Des passées de turbidites volcaniques (sédiments détritiques déposés en une fois par un courant de turbidité) ont été observées vers les 40 à 50 m de la base de la Formation à proximité de la limite biostratigraphique CrétacéTertiaire (voir figure ci-après). Cette couche de turbidites paraissait avoir pour Maurrasse toutes les caractéristiques de la couche limite K-Pg décrite par les Alvarez.

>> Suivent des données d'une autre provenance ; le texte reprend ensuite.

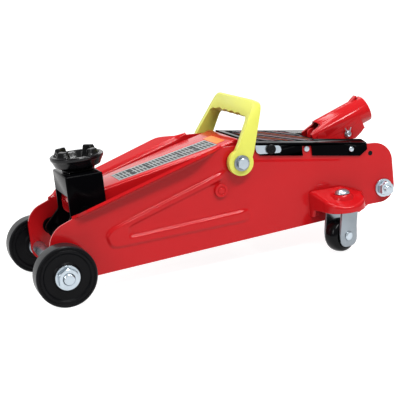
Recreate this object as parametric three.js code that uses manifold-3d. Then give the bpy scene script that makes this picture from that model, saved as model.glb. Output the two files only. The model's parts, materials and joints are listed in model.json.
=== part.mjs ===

L’annonce de la découverte du site de Beloc en Haïti a suscité une quantité importante de travaux géologiques qui ont servi depuis à appuyer la théorie de l’impact de la météorite sur la Terre il y a 65 millions d’années. En 2004, le Dr Florentin Maurrasse et al. a publié un article intitulé « Spatial and Temporal variations of the Haitian K/T Boundary record : implications concerning the event or events» sur la couche limite de Beloc dans la revue spécialisée « Journal of Iberian Geology ». Dans cet article, Il a fait mention des sites où les affleurements de la couche KPg ont été repérés, des détails stratigraphiques relatifs au stratotype de Beloc et de la variation du taux d’iridium contenu dans ce stratotype.